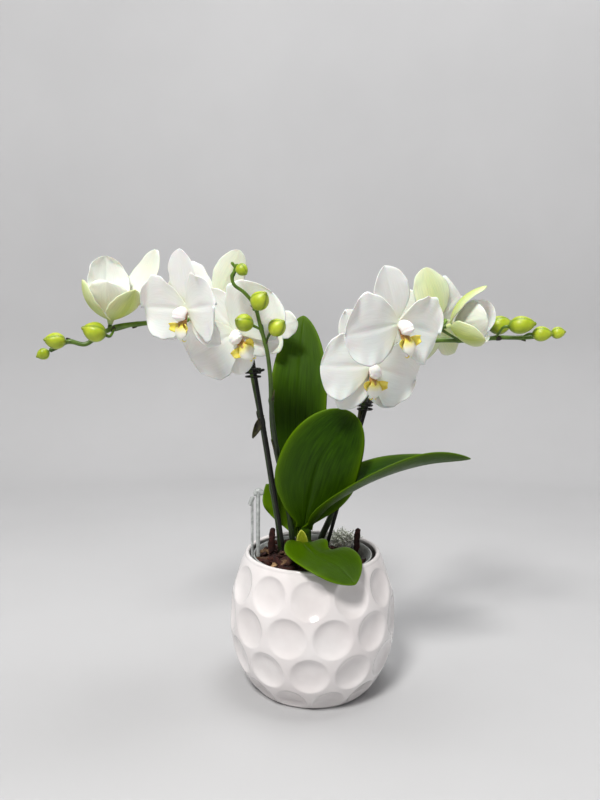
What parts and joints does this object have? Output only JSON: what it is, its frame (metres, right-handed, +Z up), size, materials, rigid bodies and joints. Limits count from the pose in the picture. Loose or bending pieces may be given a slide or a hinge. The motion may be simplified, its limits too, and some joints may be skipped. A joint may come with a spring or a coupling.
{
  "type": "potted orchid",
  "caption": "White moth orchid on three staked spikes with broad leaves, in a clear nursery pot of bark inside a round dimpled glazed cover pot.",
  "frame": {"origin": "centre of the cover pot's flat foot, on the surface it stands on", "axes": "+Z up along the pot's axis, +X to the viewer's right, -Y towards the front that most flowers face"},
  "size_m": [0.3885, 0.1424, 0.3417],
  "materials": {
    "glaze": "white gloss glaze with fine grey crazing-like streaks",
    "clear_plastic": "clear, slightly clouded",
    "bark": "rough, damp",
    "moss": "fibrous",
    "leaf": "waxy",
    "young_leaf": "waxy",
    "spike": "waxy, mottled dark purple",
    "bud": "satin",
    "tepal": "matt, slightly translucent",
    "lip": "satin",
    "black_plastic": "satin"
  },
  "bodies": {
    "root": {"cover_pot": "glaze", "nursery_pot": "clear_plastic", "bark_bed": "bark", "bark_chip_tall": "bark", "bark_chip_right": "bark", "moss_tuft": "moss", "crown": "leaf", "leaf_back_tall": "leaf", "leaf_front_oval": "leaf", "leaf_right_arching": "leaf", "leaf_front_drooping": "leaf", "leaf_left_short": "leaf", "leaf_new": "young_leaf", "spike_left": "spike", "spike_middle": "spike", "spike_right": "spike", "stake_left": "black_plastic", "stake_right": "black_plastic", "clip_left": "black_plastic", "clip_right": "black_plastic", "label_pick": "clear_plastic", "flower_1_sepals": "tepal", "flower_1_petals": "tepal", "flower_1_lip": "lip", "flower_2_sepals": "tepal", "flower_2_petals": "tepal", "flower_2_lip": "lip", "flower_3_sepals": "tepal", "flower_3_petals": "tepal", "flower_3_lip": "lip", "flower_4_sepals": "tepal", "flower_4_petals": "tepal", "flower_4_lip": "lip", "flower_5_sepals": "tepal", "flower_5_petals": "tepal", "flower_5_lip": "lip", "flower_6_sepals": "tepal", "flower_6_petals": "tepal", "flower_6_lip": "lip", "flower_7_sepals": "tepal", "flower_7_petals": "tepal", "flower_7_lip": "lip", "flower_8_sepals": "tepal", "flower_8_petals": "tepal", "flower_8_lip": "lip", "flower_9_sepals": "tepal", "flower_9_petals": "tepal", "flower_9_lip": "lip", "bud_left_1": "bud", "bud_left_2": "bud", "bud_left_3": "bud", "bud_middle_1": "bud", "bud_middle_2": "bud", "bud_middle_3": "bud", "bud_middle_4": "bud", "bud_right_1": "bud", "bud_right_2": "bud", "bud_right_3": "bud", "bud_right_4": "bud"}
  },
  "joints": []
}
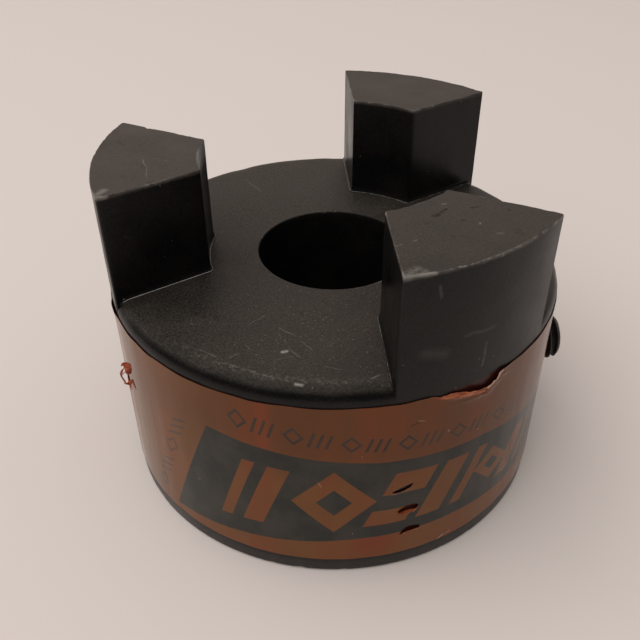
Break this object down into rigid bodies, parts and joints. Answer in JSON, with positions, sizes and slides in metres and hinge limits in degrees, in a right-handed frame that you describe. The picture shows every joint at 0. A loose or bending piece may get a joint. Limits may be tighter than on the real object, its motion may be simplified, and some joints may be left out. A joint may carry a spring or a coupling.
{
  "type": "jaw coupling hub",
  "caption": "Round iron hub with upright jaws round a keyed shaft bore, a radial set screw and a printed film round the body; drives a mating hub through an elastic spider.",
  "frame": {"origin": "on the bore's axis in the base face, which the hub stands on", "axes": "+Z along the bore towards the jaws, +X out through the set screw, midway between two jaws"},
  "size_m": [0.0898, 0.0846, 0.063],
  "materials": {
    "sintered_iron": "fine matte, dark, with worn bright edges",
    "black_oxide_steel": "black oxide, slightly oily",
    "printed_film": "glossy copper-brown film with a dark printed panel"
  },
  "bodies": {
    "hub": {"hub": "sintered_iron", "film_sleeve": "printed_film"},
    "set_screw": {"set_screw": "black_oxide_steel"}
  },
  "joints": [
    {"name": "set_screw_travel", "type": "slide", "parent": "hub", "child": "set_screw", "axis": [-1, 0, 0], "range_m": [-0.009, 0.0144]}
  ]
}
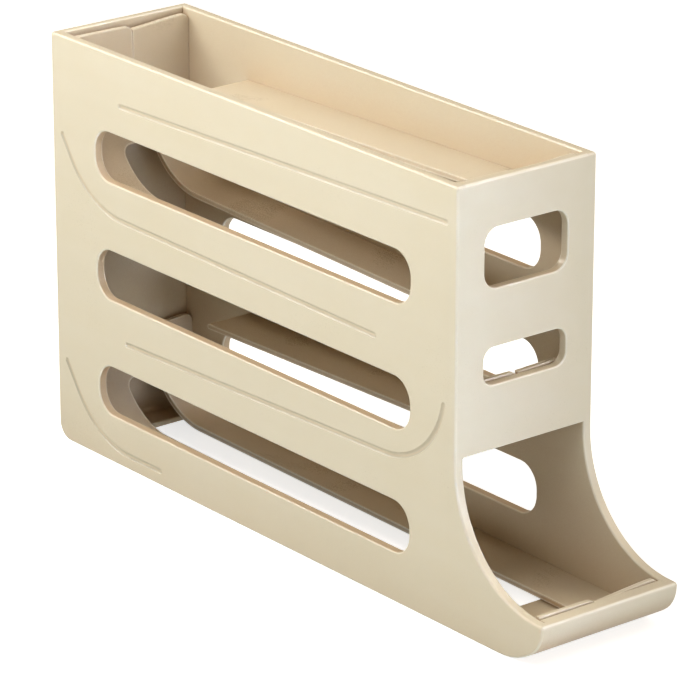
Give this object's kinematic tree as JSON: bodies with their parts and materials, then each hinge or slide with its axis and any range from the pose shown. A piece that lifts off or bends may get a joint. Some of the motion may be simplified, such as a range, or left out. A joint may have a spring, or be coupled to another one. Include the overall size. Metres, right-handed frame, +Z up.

::::::

◆ Exercise goal:
Give all of the entries again, word for word.

◆ Complete response:
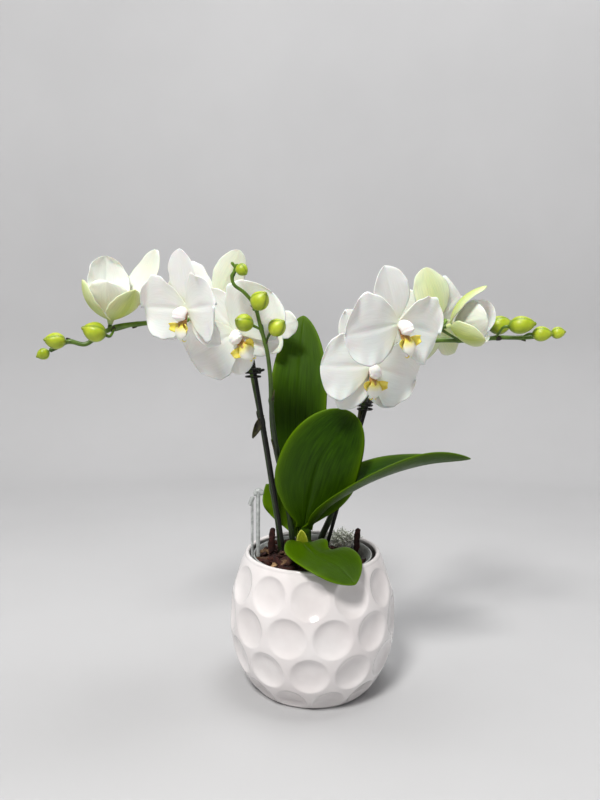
What parts and joints does this object have? Output only JSON: what it is, its frame (metres, right-handed, +Z up), size, materials, rigid bodies and joints. Limits count from the pose in the picture. Loose or bending pieces may be given a slide or a hinge. The motion may be simplified, its limits too, and some joints may be skipped. A joint may come with a spring or a coupling.
{
  "type": "potted orchid",
  "caption": "White moth orchid on three staked spikes with broad leaves, in a clear nursery pot of bark inside a round dimpled glazed cover pot.",
  "frame": {"origin": "centre of the cover pot's flat foot, on the surface it stands on", "axes": "+Z up along the pot's axis, +X to the viewer's right, -Y towards the front that most flowers face"},
  "size_m": [0.3885, 0.1424, 0.3417],
  "materials": {
    "glaze": "white gloss glaze with fine grey crazing-like streaks",
    "clear_plastic": "clear, slightly clouded",
    "bark": "rough, damp",
    "moss": "fibrous",
    "leaf": "waxy",
    "young_leaf": "waxy",
    "spike": "waxy, mottled dark purple",
    "bud": "satin",
    "tepal": "matt, slightly translucent",
    "lip": "satin",
    "black_plastic": "satin"
  },
  "bodies": {
    "root": {"cover_pot": "glaze", "nursery_pot": "clear_plastic", "bark_bed": "bark", "bark_chip_tall": "bark", "bark_chip_right": "bark", "moss_tuft": "moss", "crown": "leaf", "leaf_back_tall": "leaf", "leaf_front_oval": "leaf", "leaf_right_arching": "leaf", "leaf_front_drooping": "leaf", "leaf_left_short": "leaf", "leaf_new": "young_leaf", "spike_left": "spike", "spike_middle": "spike", "spike_right": "spike", "stake_left": "black_plastic", "stake_right": "black_plastic", "clip_left": "black_plastic", "clip_right": "black_plastic", "label_pick": "clear_plastic", "flower_1_sepals": "tepal", "flower_1_petals": "tepal", "flower_1_lip": "lip", "flower_2_sepals": "tepal", "flower_2_petals": "tepal", "flower_2_lip": "lip", "flower_3_sepals": "tepal", "flower_3_petals": "tepal", "flower_3_lip": "lip", "flower_4_sepals": "tepal", "flower_4_petals": "tepal", "flower_4_lip": "lip", "flower_5_sepals": "tepal", "flower_5_petals": "tepal", "flower_5_lip": "lip", "flower_6_sepals": "tepal", "flower_6_petals": "tepal", "flower_6_lip": "lip", "flower_7_sepals": "tepal", "flower_7_petals": "tepal", "flower_7_lip": "lip", "flower_8_sepals": "tepal", "flower_8_petals": "tepal", "flower_8_lip": "lip", "flower_9_sepals": "tepal", "flower_9_petals": "tepal", "flower_9_lip": "lip", "bud_left_1": "bud", "bud_left_2": "bud", "bud_left_3": "bud", "bud_middle_1": "bud", "bud_middle_2": "bud", "bud_middle_3": "bud", "bud_middle_4": "bud", "bud_right_1": "bud", "bud_right_2": "bud", "bud_right_3": "bud", "bud_right_4": "bud"}
  },
  "joints": []
}
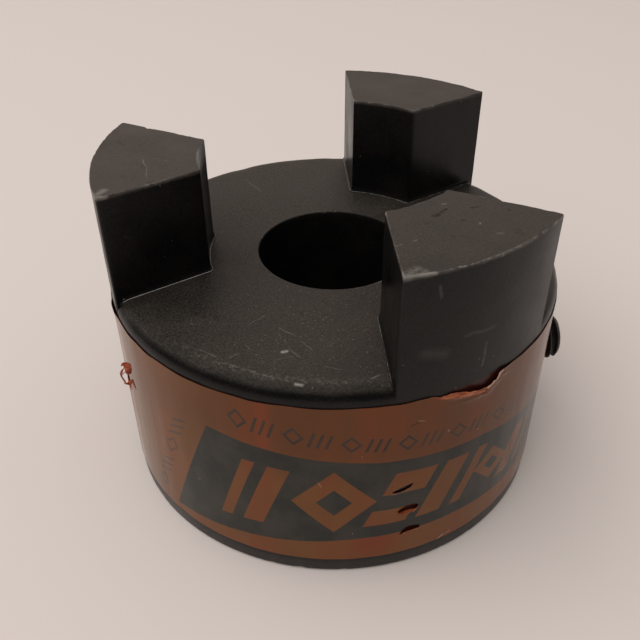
Break this object down into rigid bodies, parts and joints. Answer in JSON, with positions, sizes and slides in metres and hinge limits in degrees, in a right-handed frame that you describe. The picture shows every joint at 0. A loose or bending piece may get a joint. Limits may be tighter than on the real object, its motion may be simplified, and some joints may be left out. A joint may carry a spring or a coupling.
{
  "type": "jaw coupling hub",
  "caption": "Round iron hub with upright jaws round a keyed shaft bore, a radial set screw and a printed film round the body; drives a mating hub through an elastic spider.",
  "frame": {"origin": "on the bore's axis in the base face, which the hub stands on", "axes": "+Z along the bore towards the jaws, +X out through the set screw, midway between two jaws"},
  "size_m": [0.0898, 0.0846, 0.063],
  "materials": {
    "sintered_iron": "fine matte, dark, with worn bright edges",
    "black_oxide_steel": "black oxide, slightly oily",
    "printed_film": "glossy copper-brown film with a dark printed panel"
  },
  "bodies": {
    "hub": {"hub": "sintered_iron", "film_sleeve": "printed_film"},
    "set_screw": {"set_screw": "black_oxide_steel"}
  },
  "joints": [
    {"name": "set_screw_travel", "type": "slide", "parent": "hub", "child": "set_screw", "axis": [-1, 0, 0], "range_m": [-0.009, 0.0144]}
  ]
}
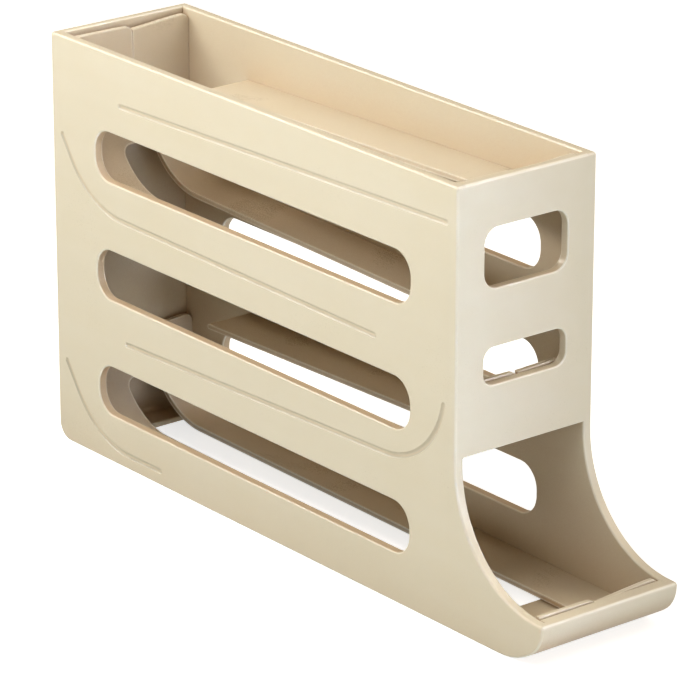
Give this object's kinematic tree as JSON: bodies with their parts and materials, then each hinge or slide with its axis and any range from the pose shown. A piece that lifts off or bends may get a joint. Some of the motion may be simplified, such as a range, or left out. A joint may have a spring, or be coupled to another one. Include the overall size. Metres, right-handed frame, +Z up.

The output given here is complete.